● **DATA SHOWN**
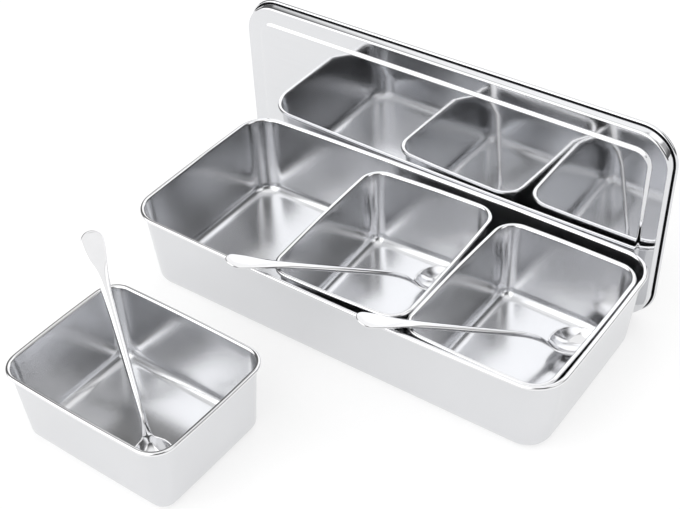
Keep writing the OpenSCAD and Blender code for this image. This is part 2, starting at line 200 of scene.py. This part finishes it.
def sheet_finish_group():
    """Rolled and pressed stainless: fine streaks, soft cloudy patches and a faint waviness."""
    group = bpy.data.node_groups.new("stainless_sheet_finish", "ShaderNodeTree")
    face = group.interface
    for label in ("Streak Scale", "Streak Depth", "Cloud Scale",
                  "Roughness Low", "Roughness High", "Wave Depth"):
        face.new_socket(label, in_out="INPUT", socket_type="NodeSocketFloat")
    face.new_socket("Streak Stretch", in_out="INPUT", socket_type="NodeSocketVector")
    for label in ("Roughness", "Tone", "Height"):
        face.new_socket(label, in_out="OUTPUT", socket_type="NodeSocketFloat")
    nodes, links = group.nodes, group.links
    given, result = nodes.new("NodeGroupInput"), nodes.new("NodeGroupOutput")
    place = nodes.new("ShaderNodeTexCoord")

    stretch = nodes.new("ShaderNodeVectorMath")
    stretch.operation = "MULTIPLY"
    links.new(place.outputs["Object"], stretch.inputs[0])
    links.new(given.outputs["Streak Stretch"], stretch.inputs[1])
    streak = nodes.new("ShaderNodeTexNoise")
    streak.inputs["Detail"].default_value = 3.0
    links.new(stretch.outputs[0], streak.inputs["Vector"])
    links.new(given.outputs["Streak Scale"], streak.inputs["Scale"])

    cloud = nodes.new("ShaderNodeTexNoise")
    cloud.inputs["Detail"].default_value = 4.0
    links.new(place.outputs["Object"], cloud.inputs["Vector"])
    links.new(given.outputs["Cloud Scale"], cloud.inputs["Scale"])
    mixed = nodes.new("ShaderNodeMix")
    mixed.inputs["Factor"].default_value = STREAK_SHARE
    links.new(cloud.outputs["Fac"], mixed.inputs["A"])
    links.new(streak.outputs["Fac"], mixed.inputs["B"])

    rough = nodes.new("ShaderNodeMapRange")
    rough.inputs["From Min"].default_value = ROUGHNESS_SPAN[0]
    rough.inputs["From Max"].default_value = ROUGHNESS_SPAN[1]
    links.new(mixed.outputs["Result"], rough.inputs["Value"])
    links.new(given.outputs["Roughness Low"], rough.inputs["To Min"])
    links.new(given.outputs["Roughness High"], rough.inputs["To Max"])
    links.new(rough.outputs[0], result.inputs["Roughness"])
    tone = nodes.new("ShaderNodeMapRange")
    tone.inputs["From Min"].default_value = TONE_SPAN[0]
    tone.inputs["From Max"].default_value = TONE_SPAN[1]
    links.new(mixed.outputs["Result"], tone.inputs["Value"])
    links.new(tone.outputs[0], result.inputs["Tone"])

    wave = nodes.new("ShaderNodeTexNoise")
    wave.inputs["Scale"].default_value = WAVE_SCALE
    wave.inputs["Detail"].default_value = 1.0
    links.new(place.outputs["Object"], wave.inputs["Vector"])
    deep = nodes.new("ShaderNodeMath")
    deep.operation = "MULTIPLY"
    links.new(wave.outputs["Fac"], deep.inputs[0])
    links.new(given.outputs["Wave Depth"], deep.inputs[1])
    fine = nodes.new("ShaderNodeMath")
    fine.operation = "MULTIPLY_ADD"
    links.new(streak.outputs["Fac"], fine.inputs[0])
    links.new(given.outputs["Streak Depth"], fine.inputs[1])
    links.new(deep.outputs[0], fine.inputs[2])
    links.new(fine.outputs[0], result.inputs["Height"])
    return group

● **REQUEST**
Quote each line above in full, word for word.

● **EXERCISE ANSWER**
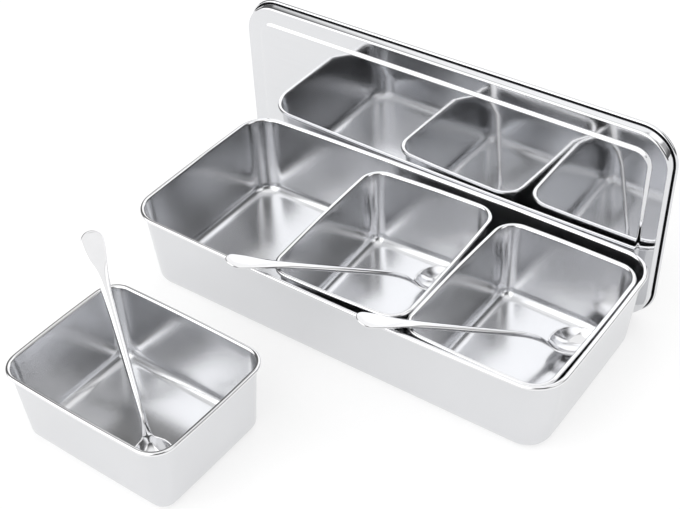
Keep writing the OpenSCAD and Blender code for this image. This is part 2, starting at line 200 of scene.py. This part finishes it.
def sheet_finish_group():
    """Rolled and pressed stainless: fine streaks, soft cloudy patches and a faint waviness."""
    group = bpy.data.node_groups.new("stainless_sheet_finish", "ShaderNodeTree")
    face = group.interface
    for label in ("Streak Scale", "Streak Depth", "Cloud Scale",
                  "Roughness Low", "Roughness High", "Wave Depth"):
        face.new_socket(label, in_out="INPUT", socket_type="NodeSocketFloat")
    face.new_socket("Streak Stretch", in_out="INPUT", socket_type="NodeSocketVector")
    for label in ("Roughness", "Tone", "Height"):
        face.new_socket(label, in_out="OUTPUT", socket_type="NodeSocketFloat")
    nodes, links = group.nodes, group.links
    given, result = nodes.new("NodeGroupInput"), nodes.new("NodeGroupOutput")
    place = nodes.new("ShaderNodeTexCoord")

    stretch = nodes.new("ShaderNodeVectorMath")
    stretch.operation = "MULTIPLY"
    links.new(place.outputs["Object"], stretch.inputs[0])
    links.new(given.outputs["Streak Stretch"], stretch.inputs[1])
    streak = nodes.new("ShaderNodeTexNoise")
    streak.inputs["Detail"].default_value = 3.0
    links.new(stretch.outputs[0], streak.inputs["Vector"])
    links.new(given.outputs["Streak Scale"], streak.inputs["Scale"])

    cloud = nodes.new("ShaderNodeTexNoise")
    cloud.inputs["Detail"].default_value = 4.0
    links.new(place.outputs["Object"], cloud.inputs["Vector"])
    links.new(given.outputs["Cloud Scale"], cloud.inputs["Scale"])
    mixed = nodes.new("ShaderNodeMix")
    mixed.inputs["Factor"].default_value = STREAK_SHARE
    links.new(cloud.outputs["Fac"], mixed.inputs["A"])
    links.new(streak.outputs["Fac"], mixed.inputs["B"])

    rough = nodes.new("ShaderNodeMapRange")
    rough.inputs["From Min"].default_value = ROUGHNESS_SPAN[0]
    rough.inputs["From Max"].default_value = ROUGHNESS_SPAN[1]
    links.new(mixed.outputs["Result"], rough.inputs["Value"])
    links.new(given.outputs["Roughness Low"], rough.inputs["To Min"])
    links.new(given.outputs["Roughness High"], rough.inputs["To Max"])
    links.new(rough.outputs[0], result.inputs["Roughness"])
    tone = nodes.new("ShaderNodeMapRange")
    tone.inputs["From Min"].default_value = TONE_SPAN[0]
    tone.inputs["From Max"].default_value = TONE_SPAN[1]
    links.new(mixed.outputs["Result"], tone.inputs["Value"])
    links.new(tone.outputs[0], result.inputs["Tone"])

    wave = nodes.new("ShaderNodeTexNoise")
    wave.inputs["Scale"].default_value = WAVE_SCALE
    wave.inputs["Detail"].default_value = 1.0
    links.new(place.outputs["Object"], wave.inputs["Vector"])
    deep = nodes.new("ShaderNodeMath")
    deep.operation = "MULTIPLY"
    links.new(wave.outputs["Fac"], deep.inputs[0])
    links.new(given.outputs["Wave Depth"], deep.inputs[1])
    fine = nodes.new("ShaderNodeMath")
    fine.operation = "MULTIPLY_ADD"
    links.new(streak.outputs["Fac"], fine.inputs[0])
    links.new(given.outputs["Streak Depth"], fine.inputs[1])
    links.new(deep.outputs[0], fine.inputs[2])
    links.new(fine.outputs[0], result.inputs["Height"])
    return group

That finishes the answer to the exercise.